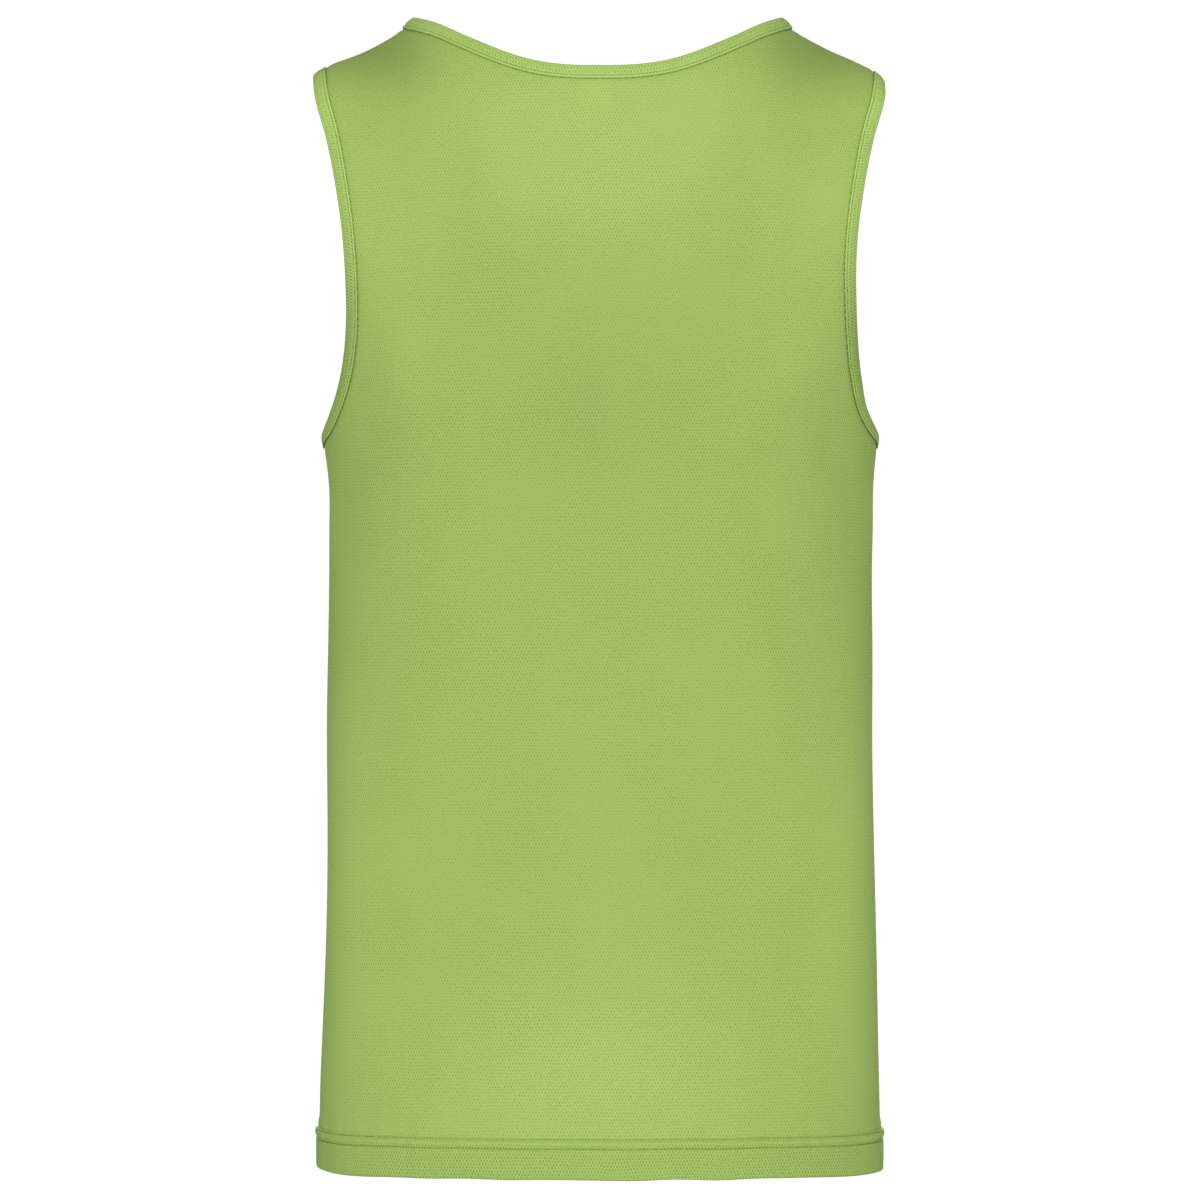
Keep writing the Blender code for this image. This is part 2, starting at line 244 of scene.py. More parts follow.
@dataclass(frozen=True)
class Spot:
    """A soft spot of the cloth: a fold, or a patch of painted light or shade that is lighter or darker.

    Attributes:
        side: The half of the garment.
        x: Its middle, towards +X.
        z: Its middle's height.
        across: Half its width.
        along: Half its length.
        amount: How far a fold stands out, or by which share a patch of painted light is lighter.
        slant: How far its length leans from upright towards +X, in degrees.
        twin: Whether the other half of the panel has its mirror image.
    """

    side: Side
    x: float
    z: float
    across: float
    along: float
    amount: float
    slant: float = 0.0
    twin: bool = False

    def at(self, x: np.ndarray, z: np.ndarray) -> np.ndarray:
        """How much of the spot there is at each place.

        Args:
            x: Places towards +X.
            z: Their heights.

        Returns:
            The amounts.
        """
        lean = math.radians(self.slant)
        total = np.zeros_like(x, dtype=float)
        for mirror in (1, -1) if self.twin and self.x else (1,):
            right, up = x * mirror - self.x, z - self.z
            length = (right * math.sin(lean) + up * math.cos(lean)) / self.along
            width = (right * math.cos(lean) - up * math.sin(lean)) / self.across
            total = total + self.amount * np.exp(-(length**2) - width**2)
        return total


@dataclass(frozen=True)
class Shift:
    """A place where the worn garment sits a little aside of its even form.

    Attributes:
        x: Its middle, towards +X.
        z: Its middle's height.
        across: Half its width.
        along: Half its length.
        sideways: How far the cloth is moved towards +X.
        upwards: How far it is moved up.
    """

    x: float
    z: float
    across: float
    along: float
    sideways: float = 0.0
    upwards: float = 0.0

    def near(self, x: np.ndarray, z: np.ndarray) -> np.ndarray:
        """The share of the shift that each place gets."""
        return np.exp(-(((x - self.x) / self.across) ** 2) - ((z - self.z) / self.along) ** 2)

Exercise
Give back the listing exactly, please, from its first line to the line containing "lighter or darker.", inclusive, and nothing past that line.

Task answer
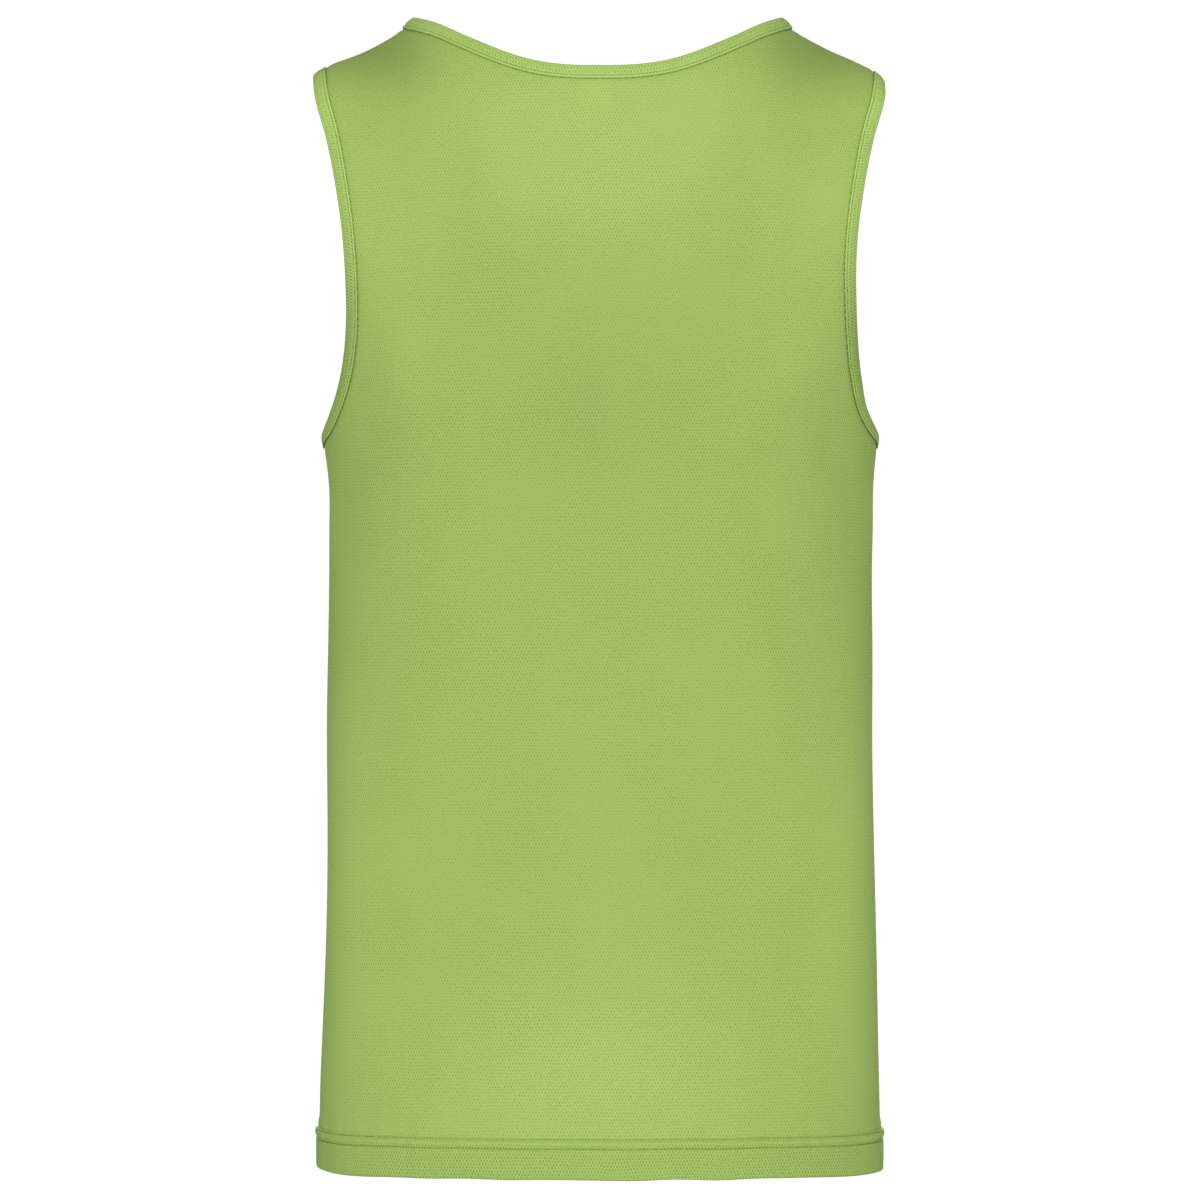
Keep writing the Blender code for this image. This is part 2, starting at line 244 of scene.py. More parts follow.
@dataclass(frozen=True)
class Spot:
    """A soft spot of the cloth: a fold, or a patch of painted light or shade that is lighter or darker.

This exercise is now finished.